- WRITTEN PROBLEM -
Extract every line that contains the word "from".

- COLLECTED MATERIAL -
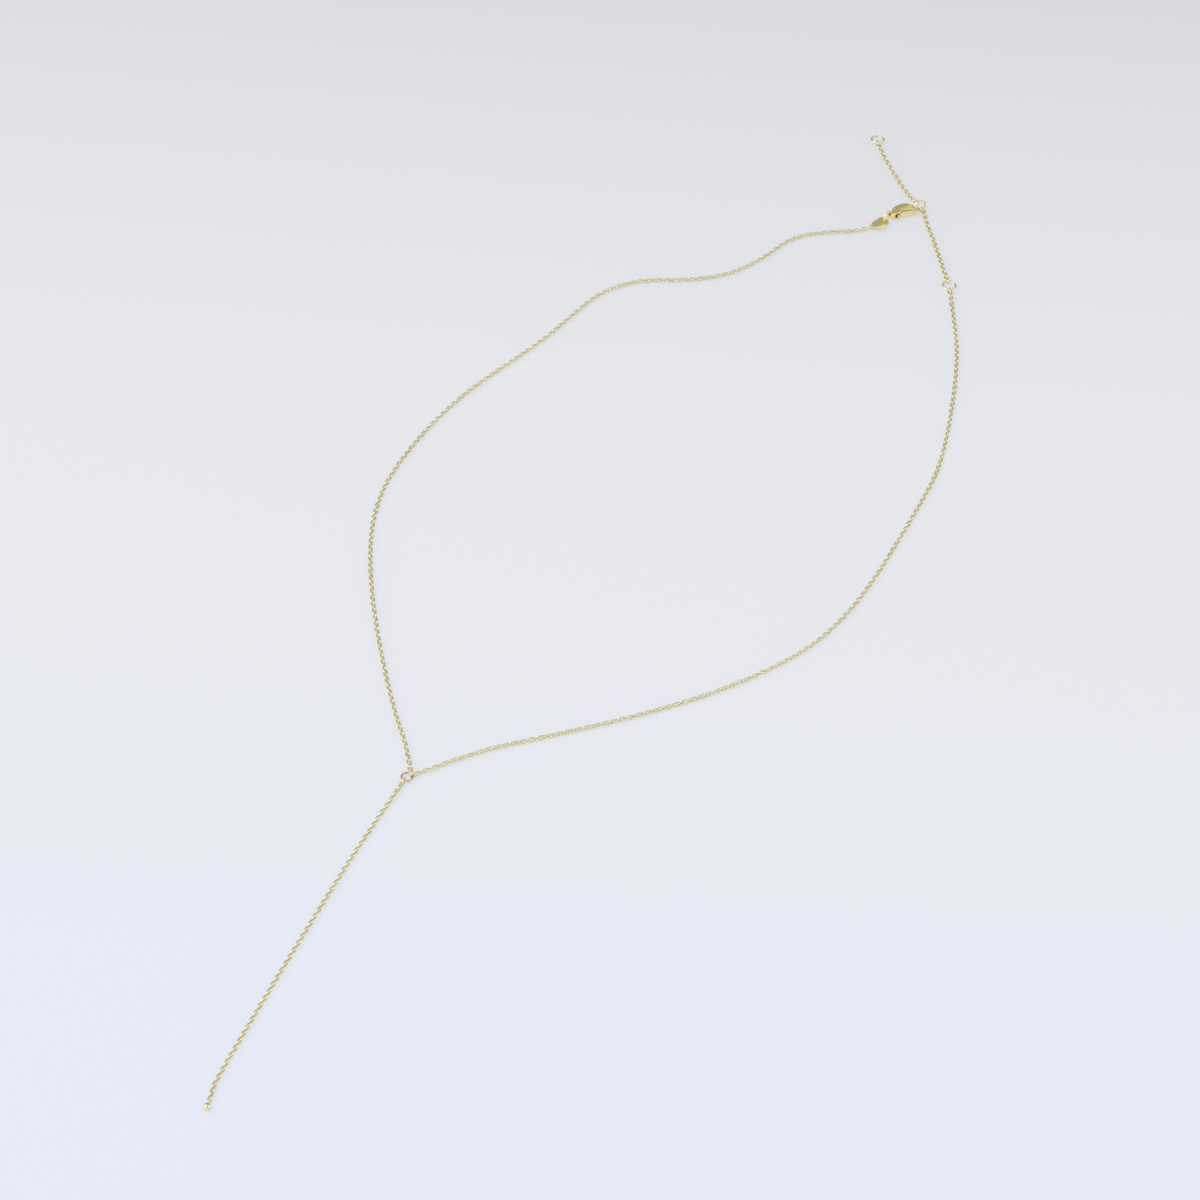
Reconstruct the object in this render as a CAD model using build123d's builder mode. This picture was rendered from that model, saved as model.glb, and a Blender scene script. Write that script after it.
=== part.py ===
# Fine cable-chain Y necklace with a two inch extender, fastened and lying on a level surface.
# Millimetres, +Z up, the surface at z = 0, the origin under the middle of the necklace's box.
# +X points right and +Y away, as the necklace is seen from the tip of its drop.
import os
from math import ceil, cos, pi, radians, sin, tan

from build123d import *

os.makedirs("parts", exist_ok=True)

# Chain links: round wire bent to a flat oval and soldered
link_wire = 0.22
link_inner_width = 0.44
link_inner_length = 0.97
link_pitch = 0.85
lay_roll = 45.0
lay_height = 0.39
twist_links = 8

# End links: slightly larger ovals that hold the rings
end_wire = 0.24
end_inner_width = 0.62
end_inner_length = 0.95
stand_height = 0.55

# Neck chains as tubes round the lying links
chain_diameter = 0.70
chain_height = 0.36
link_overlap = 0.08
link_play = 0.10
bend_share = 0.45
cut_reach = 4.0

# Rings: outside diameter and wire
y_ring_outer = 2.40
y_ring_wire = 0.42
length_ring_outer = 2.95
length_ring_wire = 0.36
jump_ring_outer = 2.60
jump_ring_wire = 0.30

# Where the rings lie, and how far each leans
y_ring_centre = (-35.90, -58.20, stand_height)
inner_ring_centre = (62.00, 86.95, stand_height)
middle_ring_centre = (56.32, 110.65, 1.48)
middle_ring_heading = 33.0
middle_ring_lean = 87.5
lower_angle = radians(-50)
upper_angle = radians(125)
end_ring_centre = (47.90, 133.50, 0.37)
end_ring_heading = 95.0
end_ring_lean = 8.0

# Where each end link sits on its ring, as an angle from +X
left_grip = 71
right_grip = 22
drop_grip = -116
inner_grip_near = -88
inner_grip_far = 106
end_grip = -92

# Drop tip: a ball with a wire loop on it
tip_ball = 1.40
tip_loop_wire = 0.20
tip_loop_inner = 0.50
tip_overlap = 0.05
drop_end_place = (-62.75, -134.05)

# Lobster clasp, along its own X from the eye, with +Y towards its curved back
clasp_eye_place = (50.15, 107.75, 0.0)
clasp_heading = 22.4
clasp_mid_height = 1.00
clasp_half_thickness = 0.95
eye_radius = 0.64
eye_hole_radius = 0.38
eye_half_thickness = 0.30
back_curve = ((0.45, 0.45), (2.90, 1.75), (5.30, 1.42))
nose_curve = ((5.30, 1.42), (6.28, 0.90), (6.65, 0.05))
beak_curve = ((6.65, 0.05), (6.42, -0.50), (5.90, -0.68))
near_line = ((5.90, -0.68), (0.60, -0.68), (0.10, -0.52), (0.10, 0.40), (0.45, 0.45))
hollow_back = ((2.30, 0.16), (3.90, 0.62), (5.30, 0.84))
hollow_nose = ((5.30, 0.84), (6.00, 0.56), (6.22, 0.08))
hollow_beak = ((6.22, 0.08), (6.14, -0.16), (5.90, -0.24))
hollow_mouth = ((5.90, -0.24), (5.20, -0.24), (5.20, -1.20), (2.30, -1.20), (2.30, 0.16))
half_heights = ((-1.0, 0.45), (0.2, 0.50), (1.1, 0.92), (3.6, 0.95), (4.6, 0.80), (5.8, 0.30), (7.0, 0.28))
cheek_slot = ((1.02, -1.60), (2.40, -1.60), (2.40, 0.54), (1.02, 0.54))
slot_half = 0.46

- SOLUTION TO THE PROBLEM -
Reconstruct the object in this render as a CAD model using build123d's builder mode. This picture was rendered from that model, saved as model.glb, and a Blender scene script. Write that script after it.
# +X points right and +Y away, as the necklace is seen from the tip of its drop.
from math import ceil, cos, pi, radians, sin, tan
from build123d import *
# Where each end link sits on its ring, as an angle from +X
# Lobster clasp, along its own X from the eye, with +Y towards its curved back